Die Mediziner dieser Zeit maßen der Anatomie keine große Bedeutung bei, da die Säftelehre damals die vorherrschende Lehrmeinung war. Daher erforschte man die Wirkungen der vier körpereigenen Säfte (Schleim, Blut, gelbe und schwarze Galle), deren Ungleichgewicht die Erkrankungen verursachen sollte. Die Viersäftelehre findet sich neben ersten anatomischen Beschreibungen unter anderem im „Corpus Hippocraticum“.
Im Zentrum der antiken griechischen Welt, in Alexandria, entwickelte sich die Anatomie, wie man sie heute versteht. Schon um 340 v.

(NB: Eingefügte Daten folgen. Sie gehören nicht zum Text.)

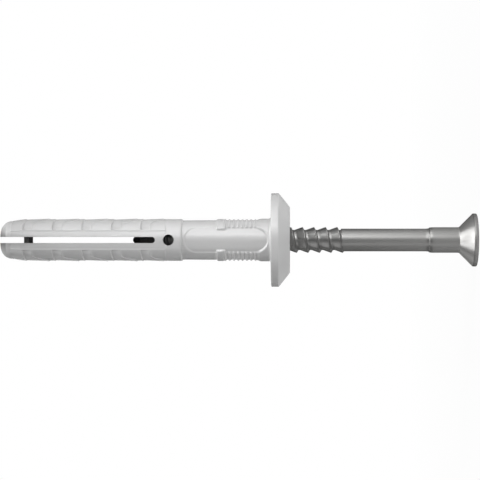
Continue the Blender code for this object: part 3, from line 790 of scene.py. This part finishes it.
def neck_rule(body, neck):
    """Node tree that ribs the neck and sinks the label pads."""
    rule = Rule("Neck ribs and pads", {
        "Sleeve top": SLEEVE_TOP,
        "Pad middle": (neck.pad_start + neck.pad_end) / 2,
        "Pad half length": (neck.pad_end - neck.pad_start) / 2,
        "Ring middle": (body.ring_start + body.ring_ramp * 0.5 + neck.rib_start) / 2,
        "Ring half length": (neck.rib_start - body.ring_start - body.ring_ramp * 0.5) / 2,
        **named(neck, "rib_start", "rib_end", "rib_pitch", "rib_phase", "rib_height", "pad_half",
                "pad_floor", "pad_wall", "ring_lap"),
    })
    size = rule.size
    half_width, half_length = size("Pad half"), size("Pad half length")
    wall, floor, pitch = size("Pad wall"), size("Pad floor"), size("Rib pitch")
    first, last = size("Rib start"), size("Rib end")
    x, y, z = rule.point()
    station = size("Sleeve top") - z
    radius = rule.most(rule.math('SQRT', x * x + y * y), LEAST_RADIUS)
    outer = rule.math('GREATER_THAN', radius, floor - wall)
    fade = pitch * 0.25
    ribbed = (rule.ramp(station, first, first + fade, smooth=True)
              * rule.ramp(station, last - fade, last, 1.0, 0.0, smooth=True))
    wave = rule.math('SINE', (station - size("Rib phase")) / pitch * (2 * pi))
    ribbed_radius = radius + wave * size("Rib height") * ribbed * outer
    across = rule.math('ABSOLUTE', x)
    along = rule.math('ABSOLUTE', station - size("Pad middle"))
    past = rule.most(along - (half_length - half_width), 0.0)
    to_edge = rule.math('SQRT', across * across + past * past) - half_width
    lap = size("Ring lap")
    beside_ring = rule.math('ABSOLUTE', station - size("Ring middle")) - size("Ring half length")
    into_ring = across - (half_width - lap)
    corner = rule.most(rule.math('SMOOTH_MAX', beside_ring, -into_ring, lap * 1.5), -lap)
    to_pad = rule.math('SMOOTH_MAX', to_edge, -corner, lap * 0.3)
    half_wall = wall * 0.5
    sunk = rule.ramp(to_pad, -half_wall, half_wall, 1.0, 0.0, smooth=True) * outer
    depth = rule.most(ribbed_radius - floor, 0.0)
    limit = rule.math('LESS_THAN', along, half_length + wall)
    final = ribbed_radius - depth * sunk * limit
    factor = final / radius
    rule.place(x * factor, y * factor, z)
    return rule.end()


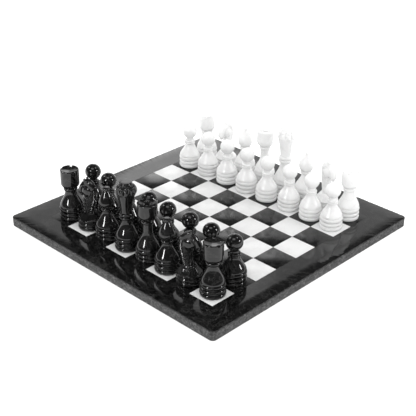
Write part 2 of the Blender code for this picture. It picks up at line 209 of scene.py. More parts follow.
def polished_white(name, bright, depth):
    """White marble with soft grey veins and a faint warmth. Light sinks depth metres into it."""
    stone = Nodes(name)
    stone.coordinates(True)
    shades = [tuple(bright * shade for shade in tint) for tint in ((0.93, 0.93, 0.93), (1.0, 1.0, 0.995), (1.03, 1.03, 1.03))]
    clouds = stone.ramp(stone.noise(38.0, 6.0, 0.7), *zip((0.30, 0.55, 0.80), shades))
    veins = stone.ramp(stone.noise(19.0, 8.0, 2.6, 0.6), (0.475, 0.0), (0.497, 1.0), (0.525, 0.0))
    stone.colour(stone.mix(stone.span(veins, 0.0, 0.25), clouds, (0.66, 0.66, 0.66)))
    stone.roughness(stone.span(stone.noise(150.0, 5.0), 0.12, 0.26))
    stone.bump(stone.noise(420.0, 3.0), 0.00002, 0.5)
    stone.shader.inputs["IOR"].default_value = 1.50
    stone.shader.inputs["Subsurface Weight"].default_value = 0.6
    stone.shader.inputs["Subsurface Radius"].default_value = (1.0, 1.0, 1.0)
    stone.shader.inputs["Subsurface Scale"].default_value = depth
    return stone.material


def rough_black(name, dark, pale, polished_to=None):
    """Sawn and chipped dark stone: crystals that read pale grey, with pits. It is darker near the polished top."""
    stone = Nodes(name)
    stone.coordinates(False)
    grain = stone.ramp(stone.noise(430.0, 9.0, 0.4, 0.78), (0.34, dark), (0.50, (dark + pale) / 3.5), (0.64, pale))
    patches = stone.ramp(stone.noise(110.0, 5.0, 0.6), (0.35, 0.45), (0.68, 1.0))
    colour = stone.mix(1.0, grain, patches, "MULTIPLY")
    if polished_to:
        height = stone.add("ShaderNodeSeparateXYZ")
        stone.link(stone.where, height.inputs[0])
        ragged = stone.add("ShaderNodeMath", operation="MULTIPLY_ADD")
        stone.link(stone.noise(240.0, 6.0), ragged.inputs[0])
        ragged.inputs[1].default_value = -0.0075
        stone.link(height.outputs["Z"], ragged.inputs[2])
        fade = stone.add("ShaderNodeMapRange")
        fade.inputs["From Min"].default_value = polished_to - 0.0056
        fade.inputs["From Max"].default_value = polished_to - 0.0042
        fade.inputs["To Min"].default_value = 1.0
        fade.inputs["To Max"].default_value = 0.38
        stone.link(ragged.outputs[0], fade.inputs["Value"])
        colour = stone.mix(1.0, colour, fade.outputs["Result"], "MULTIPLY")
    stone.colour(colour)
    stone.roughness(stone.span(stone.noise(500.0, 3.0), 0.55, 0.92))
    stone.bump(stone.noise(700.0, 8.0, 0.3, 0.7), 0.0007, 0.9)
    return stone.material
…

Chr. wirkte dort Herophilos von Chalkedon, der sich vor allem mit den Eigenschaften des Schädels befasste. Ihm folgte um 320 v. Chr. der Anatom Erasistratos von Julis auf Keos. Ein weiteres Mitglied der alexandrischen Schule war Cornelius Celsus, der um 30 v. Chr. bis 38 n. Chr. bedeutende anatomische Werke der Antike schuf. Die wohl wichtigsten Werke mit der längsten Wirkung stellte aber der Grieche Galenos von Pergamon (129–199 n. Chr.) zusammen. Er fasste die wichtigsten Werke und Erkenntnisse berühmter Vorgänger und Zeitgenossen wie Hippokrates und anderer Ärzte, Naturwissenschaftler und Philosophen zusammen.

 

Galen und die Anatomie im alten Rom

Im alten Rom herrschte ein Sezierverbot. Damit waren die Möglichkeiten für weiterführende Erkenntnisse auch hier recht beschränkt. Nichtsdestotrotz lebte eben hier der für viele Jahrhunderte bedeutendste Arzt und Anatom: Galenos von Pergamon, seit der Renaissance aufgrund einer Fehlinterpretation auch als Claudius Galenus bezeichnet. Galen, wie er auch genannt wurde, war Leibarzt des römischen Kaisers Marcus Aurelius und des Kaisersohnes Commodus. Zuvor hatte er sich viel mit Medizin beschäftigt und diese später auch studiert. Seine Kenntnisse erweiterte er unter anderem als Gladiatorenarzt in Pergamon und als Arzt bei der Behandlung verletzter Athleten bei den olympischen Spielen. Zudem studierte er die Knochen und Skelette zerstörter Grabstätten.
Ihm ist es zu verdanken, dass die Anatomie Einzug in die Medizin fand.
In den 32 Bänden seines „Corpus Galenicum“ fasste er das damalige anatomische und medizinische Wissen zusammen. Dieses rekrutierte sich allerdings aufgrund des Sezierverbotes für Menschen in Rom und an anderen Orten aus den Erkenntnissen von Tieren, meist Affen, Hunden und Schweinen. Ob Galen selbst jemals Menschen sezierte, ist nicht bekannt. Dadurch schlichen sich Fehlannahmen und falsche Behauptungen ein, die erst in der Renaissance von Andreas Versalius widerlegt wurden.
Neben der Enzyklopädie schrieb Galen eine umfangreiche Krankheitslehre unter dem Titel „Methodus methendi“. Seine anatomischen Kenntnisse fasste er auch in dem Werk „De anatomicis administrationibus“ zusammen. Seine umfangreichen Werke wurden zum Standard medizinischer Vorlesungen. Statt neue Erkenntnisse zu suchen, gab man sich lange Zeit damit zufrieden, Galens Werke zu kopieren und zu verbreiten. So hemmte er mit seinen Werken fast 1300 Jahre lang die weitere Entwicklung der Anatomie.